> **What needs to be done**:
Say how many lines contain the word "object". Only the number should be given.

========

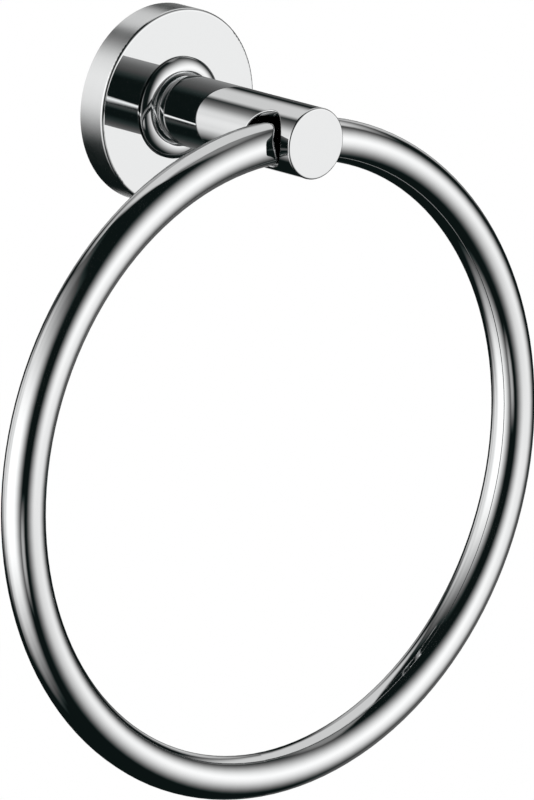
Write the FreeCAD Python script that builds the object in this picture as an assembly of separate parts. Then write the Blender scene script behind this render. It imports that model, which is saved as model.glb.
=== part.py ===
import FreeCAD, Part
import math
import os

from FreeCAD import Vector

# Towel ring for wall mounting. Millimetres, +Z up, the wall is the plane Y = 0.
# The origin is the centre of the flange's back face and the object stands out towards -Y.

# Flange, a turned cup that covers the mounting plate
flange_diameter = 60.0
flange_depth = 10.0
flange_face_thickness = 2.0
flange_rim_thickness = 2.5
flange_edge_radius = 0.9

# Collar, the domed ring between flange and arm
collar_diameter = 31.0
collar_height = 3.8
collar_gap_height = 0.25
collar_gap_depth = 0.6
collar_band_height = 0.35
collar_step_width = 0.15

# Arm, a turned bar with the cross bore that carries the ring
arm_diameter = 21.6
arm_projection = 72.0
arm_edge_radius = 0.6
arm_rear_radius = 0.7
neck_diameter = 19.8
neck_length = 1.2
spigot_diameter = 12.0
spigot_flat_height = 5.0
bore_to_end = 12.0
bore_edge_radius = 0.35

# Towel ring, a bent tube closed on itself
ring_outer_diameter = 207.2
ring_tube_diameter = 13.2
ring_tube_wall = 1.0
ring_bore_clearance = 1.4
ring_seat_gap = 0.3

# Screw and washers that clamp flange, collar and arm from behind
screw_diameter = 6.0
screw_length = 14.0
screw_head_diameter = 10.5
screw_head_height = 3.3
screw_head_edge_height = 0.8
screw_crown_diameter = 8.0
screw_crown_bulge = 0.35
screw_socket_width = 4.0
screw_socket_depth = 2.0
screw_end_chamfer = 0.5
screw_hole_spare_depth = 2.2
flat_washer_diameter = 18.0
flat_washer_thickness = 1.6
lock_washer_diameter = 11.8
lock_washer_thickness = 1.6
lock_washer_gap = 0.8
lock_washer_turn = 20.0
washer_clearance = 0.2

# Mounting plate that is screwed to the wall
plate_thickness = 5.0
plate_clearance = 0.5
plate_hole_diameter = 22.0
wall_screw_inset = 8.5
wall_screw_hole_diameter = 4.6
wall_screw_sink_diameter = 8.8
plate_notch_depth = 3.7

# Set screw that locks the flange on the plate from below
set_screw_diameter = 4.0
set_screw_length = 6.0
set_screw_point_diameter = 1.8
set_screw_socket_width = 2.0
set_screw_socket_depth = 2.2
set_screw_depth = 3.2
pad_width = 9.0
pad_plate_gap = 0.9
pad_wall_gap = 0.6

# Clearances shared by mating pieces
fit_clearance = 0.05
spigot_setback = 0.3

# Places worked out from the sizes above, as distances from the wall
flange_radius = flange_diameter / 2
flange_inner_radius = flange_radius - flange_rim_thickness
flange_inner_face = flange_depth - flange_face_thickness
collar_radius = collar_diameter / 2
collar_top = flange_depth + collar_height
arm_radius = arm_diameter / 2
arm_rear = collar_top + neck_length
spigot_radius = spigot_diameter / 2
spigot_end = flange_inner_face + spigot_setback
ring_tube_radius = ring_tube_diameter / 2
bore_radius = ring_tube_radius + ring_bore_clearance
bore_depth = arm_projection - bore_to_end
screw_radius = screw_diameter / 2
screw_seat = flange_inner_face - flat_washer_thickness - lock_washer_thickness
plate_radius = flange_inner_radius - plate_clearance
plate_notch_floor = plate_radius - plate_notch_depth
wall_screw_spacing = 2 * (plate_radius - wall_screw_inset)
set_screw_radius = set_screw_diameter / 2
pad_reach = plate_notch_floor + pad_plate_gap

# The tube lies low in the bore: it bends down towards the ends of the bore's floor
ring_mean_radius = (ring_outer_diameter - ring_tube_diameter) / 2
bore_floor_half = math.sqrt(arm_radius ** 2 - bore_radius ** 2) - bore_edge_radius
ring_sag = ring_mean_radius - math.sqrt(ring_mean_radius ** 2 - bore_floor_half ** 2)
ring_drop = ring_bore_clearance - ring_sag - ring_seat_gap

# How near two values lie when an edge is looked up
lookup_tolerance = 0.001

OUTWARD = Vector(0, -1, 0)
UP = Vector(0, 0, 1)
DOWN = Vector(0, 0, -1)
SIDEWAYS = Vector(1, 0, 0)


def spot(radius, distance):
    """A point of a turned outline: its radius and its distance from the wall."""
    return Vector(radius, -distance, 0)


def lines(*points):
    """Straight edges from each point to the next."""
    return [Part.makeLine(a, b) for a, b in zip(points, points[1:])]


def turned(edges):
    """A solid of revolution about the Y axis."""
    solid = Part.Face(Part.Wire(edges)).revolve(Vector(0, 0, 0), Vector(0, 1, 0), 360)
    if solid.Volume < 0:
        solid.reverse()
    return solid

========

> **Output**:
2